Regardless of the variables, many art dealers point to the Internet as the No. 1 slack-negating tool.

For Robin Reiners, co-owner and director of Ketchum's Gallery DeNovo, a gallery specializing in introducing international artists to the United States, the Internet has become indispensable.

Before opening DeNovo with her husband, Michael Carpenter, Reiners said they were warned: "People had told us, if you are starting a business, beware of slack." With that in mind, they "knew the Web site was critical."

Today, DeNovo is one of a handful of galleries, Gail Severn Gallery among them, that survives slow times with a steady stream of Web-generated business.

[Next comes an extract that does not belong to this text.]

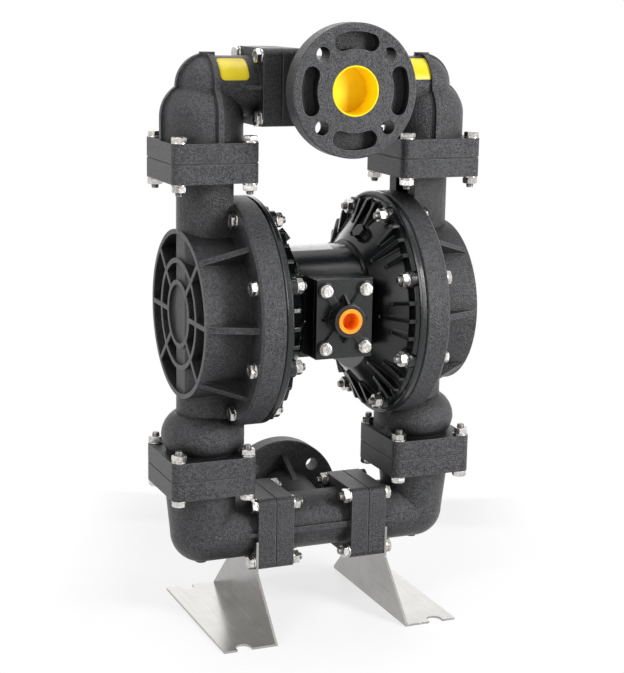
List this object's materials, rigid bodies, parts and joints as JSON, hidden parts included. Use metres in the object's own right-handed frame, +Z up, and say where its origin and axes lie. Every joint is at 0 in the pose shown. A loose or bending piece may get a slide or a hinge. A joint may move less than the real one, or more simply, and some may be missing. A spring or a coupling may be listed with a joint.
{
  "type": "air operated diaphragm pump",
  "caption": "Upright double diaphragm pump in black plastic, round flanged ports at top front and bottom back, ribbed chambers, steel feet.",
  "frame": {"origin": "on the floor under the middle of the pump, centred between the feet and the chambers", "axes": "+Z up along the pump's height; X along the diaphragm rod, from the left chamber to the right one; -Y to the front, where the discharge flange and the air inlet face"},
  "size_m": [0.425, 0.298, 0.791],
  "materials": {
    "moulded_black_plastic": "moulded, fine grain",
    "smooth_black_plastic": "moulded, satin",
    "stainless_fasteners": "stainless steel",
    "brushed_stainless": "brushed stainless sheet",
    "black_rubber": "moulded rubber",
    "ball_rubber": "ground rubber",
    "white_plastic": "machined plastic",
    "machined_steel": "machined steel",
    "plate_plastic": "moulded plastic",
    "valve_plastic": "moulded plastic",
    "yellow_plug": "soft moulded plastic",
    "orange_plug": "soft moulded plastic"
  },
  "bodies": {
    "pump": {"air_inlet_plate": "smooth_black_plastic", "air_valve_block": "smooth_black_plastic", "centre_block": "smooth_black_plastic", "chamber_bolts": "stainless_fasteners", "chamber_nuts": "stainless_fasteners", "column_bolts": "stainless_fasteners", "column_nuts": "stainless_fasteners", "discharge_tee": "moulded_black_plastic", "exhaust_muffler": "smooth_black_plastic", "inlet_gasket": "black_rubber", "inlet_screws": "stainless_fasteners", "left_block_gasket": "black_rubber", "left_diaphragm": "black_rubber", "left_discharge_elbow": "moulded_black_plastic", "left_discharge_seat": "white_plastic", "left_foot": "brushed_stainless", "left_inner_cover": "smooth_black_plastic", "left_outer_cover": "moulded_black_plastic", "left_suction_elbow": "moulded_black_plastic", "left_suction_seat": "white_plastic", "manifold_bolts": "stainless_fasteners", "manifold_nuts": "stainless_fasteners", "manifold_seals": "black_rubber", "pilot_sleeve": "valve_plastic", "right_block_gasket": "black_rubber", "right_diaphragm": "black_rubber", "right_discharge_elbow": "moulded_black_plastic", "right_discharge_seat": "white_plastic", "right_foot": "brushed_stainless", "right_inner_cover": "smooth_black_plastic", "right_outer_cover": "moulded_black_plastic", "right_suction_elbow": "moulded_black_plastic", "right_suction_seat": "white_plastic", "rod_bushes": "white_plastic", "rod_seals": "black_rubber", "seat_seals": "black_rubber", "service_plugs": "smooth_black_plastic", "suction_tee": "moulded_black_plastic", "valve_end_plugs": "smooth_black_plastic"},
    "rod_set": {"diaphragm_rod": "machined_steel", "left_inner_plate": "machined_steel", "right_inner_plate": "machined_steel", "left_outer_plate": "plate_plastic", "right_outer_plate": "plate_plastic"},
    "right_suction_ball": {"right_suction_ball": "ball_rubber"},
    "left_suction_ball": {"left_suction_ball": "ball_rubber"},
    "right_discharge_ball": {"right_discharge_ball": "ball_rubber"},
    "left_discharge_ball": {"left_discharge_ball": "ball_rubber"},
    "valve_spool": {"valve_spool": "valve_plastic"},
    "pilot_rod": {"pilot_rod": "machined_steel"},
    "discharge_plug": {"discharge_plug": "yellow_plug"},
    "suction_plug": {"suction_plug": "yellow_plug"},
    "air_plug": {"air_plug": "orange_plug"}
  },
  "joints": [
    {"name": "rod_stroke", "type": "slide", "parent": "pump", "child": "rod_set", "axis": [1, 0, 0], "range_m": [-0.015, 0.015], "deforming": ["left_diaphragm", "right_diaphragm"]},
    {"name": "right_suction_ball_lift", "type": "slide", "parent": "pump", "child": "right_suction_ball", "axis": [0, 0, 1], "range_m": [0, 0.013]},
    {"name": "left_suction_ball_lift", "type": "slide", "parent": "pump", "child": "left_suction_ball", "axis": [0, 0, 1], "range_m": [0, 0.013]},
    {"name": "right_discharge_ball_lift", "type": "slide", "parent": "pump", "child": "right_discharge_ball", "axis": [0, 0, 1], "range_m": [0, 0.013]},
    {"name": "left_discharge_ball_lift", "type": "slide", "parent": "pump", "child": "left_discharge_ball", "axis": [0, 0, 1], "range_m": [0, 0.013]},
    {"name": "valve_spool_shift", "type": "slide", "parent": "pump", "child": "valve_spool", "axis": [1, 0, 0], "range_m": [-0.005, 0.005]},
    {"name": "pilot_rod_shift", "type": "slide", "parent": "pump", "child": "pilot_rod", "axis": [1, 0, 0], "range_m": [-0.003, 0.003]},
    {"name": "discharge_plug_pull", "type": "slide", "parent": "pump", "child": "discharge_plug", "axis": [0, -1, 0], "range_m": [0, 0.045]},
    {"name": "suction_plug_pull", "type": "slide", "parent": "pump", "child": "suction_plug", "axis": [0, 1, 0], "range_m": [0, 0.045]},
    {"name": "air_plug_pull", "type": "slide", "parent": "pump", "child": "air_plug", "axis": [0, -1, 0], "range_m": [0, 0.03]}
  ]
}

For both Severn and DeNovo, the singularity of Ketchum's slack presents unique opportunities. Reiners and Carpenter use the time to travel, often to Europe, seeking out fresh, unknown artists. Severn sees the season as an opportunity to give her employees some substantial vacation time.

"One benefit of a seasonal economy is that employees can have real vacations, two to three weeks instead of two to three days. It makes coming back to work exciting and dynamic," she said, mentioning one employee who left for a seven-week tour of Southeast Asia this fall.

Devore is not so upbeat about the seasonal doldrums. "I think every slack is getting longer and deeper," he said.

"Slack was always a struggle and also absolute boredom. A week would go by and no one would come through the door," said Devore, a former president of the Sun Valley Gallery Association.

Devore blames the problem largely on a dearth of overnight accommodations in Ketchum. "No new rooms, no convention center, there's nothing to accommodate anyone ... what do we expect?"

With no new major hotels currently proposed in Ketchum, gallery foot traffic seems unlikely to drastically change anytime soon. As slack remains a tangible force in town, it seems the smart art money is either online, or getting prepared for the next peak-season wave.